Last week, NBC News in cooperation with the Wall Street Journal reported that, “57% of Americans believe the U.S. is still in recession.” Given what has transpired not just recently, but over the entire stretch of “recovery”, that result is only surprising that it’s not higher. The pretext of the article linked that poll finding with very little support for US involvement in Ukraine, but whether or not there is any causative impact there is ultimately another matter.

There seems to be slightly more recognition that there are deeper economic problems at work here, stemming in no small part from the lack of policy to deliver on promises. The massive discrepancy between the size of policy interventions (both fiscal and unending monetarisms) and the fact that a majority still feel recessionary is very striking. It can only direct more questions into the reasoning behind it, but first there has to be such awakening.

That includes the full disparity between those that have close relation with asset inflation and pretty much everyone else. Stock prices are soaring, but that has meant so little in broader economic terms. If there has been a “wealth effect” it has been contained to an exceedingly narrow channel, thus creating a competency vacuum into which neo-Marxism has begun to fill. With that backdrop of record stock indices, WSJ sums it up for the rest:

There is another reason so few Americans believe that the recession has ended: The standard of living for most people has eroded. Median household income declined by 1.6% in 2008 and 2.6% in 2009. But after the official end of the recession, it continued to fall—by 2.3% in 2010 and 2.5% in 2011—before stabilizing in 2012. Analysis of more recent data by Sentier Research indicates that median household income grew only marginally in 2013.

That is the broad recognition that I sincerely hope leads to the second part of the reform formulation – figuring out why. Fortunately, the WSJ article also provides a second clue.

At the beginning of economic recoveries, hiring has typically trailed production increases. After the first seven downturns following World War II, the resumption of hiring didn’t kick in until two or three months after production rose.

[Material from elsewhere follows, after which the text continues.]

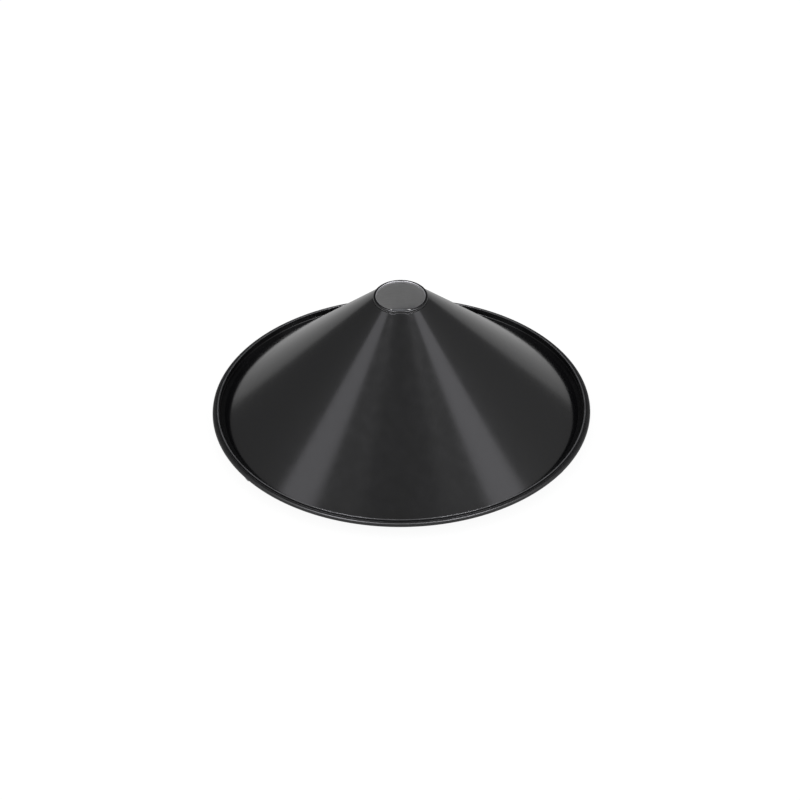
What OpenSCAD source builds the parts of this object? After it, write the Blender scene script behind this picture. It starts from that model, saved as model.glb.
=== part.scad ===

But then things began to change. After the 1990-91 recession ended, the lag between hiring and production stretched to 10 months; after the 2001 recession, it increased to 16 months. The current three-year gap between the start of recovery and the revitalization of employment has no precedent in the postwar era. Something fundamental has changed in the relationship between economic growth and employment gains, and the American people sense it.

In other words, recoveries are far different processes today than they have been. The last “real” recovery to conform to the post-war cycle script was 1982-83. What has most changed since the early 1980’s?

To me the answers are obvious since the economic system has undergone a radical shift toward financialization. That entails a whole host of alterations and distortions, most of which have been allowed to fester and expand because of the reputation that central banks cultivated in pushing the Great “Moderation” narrative. In reviewing exactly what “stimulus” has been issued, it is not hard to see this financialism in practice. Central banks around the world respond solely and heavily in only financial mannerisms, provided with that pretext that they are simply following “successful” prescriptions adopted during that “moderation.”

The stretching of the recoveries in 1991 and 2002-03 were written off as a tradeoff inherent in monetary intervention. Interest rate targeting in particular was assumed very effective at creating a shallower recession cycle (itself assumed to be a worthy policy goal), which thus obtained an elongation in the recovery. That conformed to the plucking model and thus gave orthodox economists at least a credible rejoinder to obvious and outward cycle changes.

Such speculation has been totally eradicated in this latest “recovery.” With the recession piece this time being the worst since the Great Depression, there is no way to maintain that consistency given the asymmetry hence. That is why the only explanation has to flow through a drastic alteration not just in cyclical occurrences but also economic potential. How else can anyone explain stock prices at records while real median household income remains below what it was in 2000? Bubbles are only the symptom.

In this “recovery” that has all changed, the equation is off and the spin of economic function has taken a seemingly new axis. The ire of the first major incarnation of this new Marxist fascination, Occupy Wall Street, was, I think, at least thoughtful enough in its eponymous target. There was and remains an obviousness in the game of inequality politics in demonizing the big banks, not the least of which is their durable unpopularity. “Too big to fail” cuts against every known fabric by which the capitalist system has forestalled those Marxist expectations of apocalypse. It is more than unfair; there is an unsettling nature of a kind of financial fascism to that arrangement, as if banking has obtained a pedestal unique in history.

What we have found out via direct experimentation, unfortunately, is that there is a chasm between money as property and fiat financialism. The financial system is supposed to be in the background serving as a productive vehicle toward real economic efficiency, and certainly functioned far more in that direction when money was limited as property. Changing money into a financial creature has delivered this recharacterization where banks are lorded, attaining primacy, and thus the downward spiral of real economic results.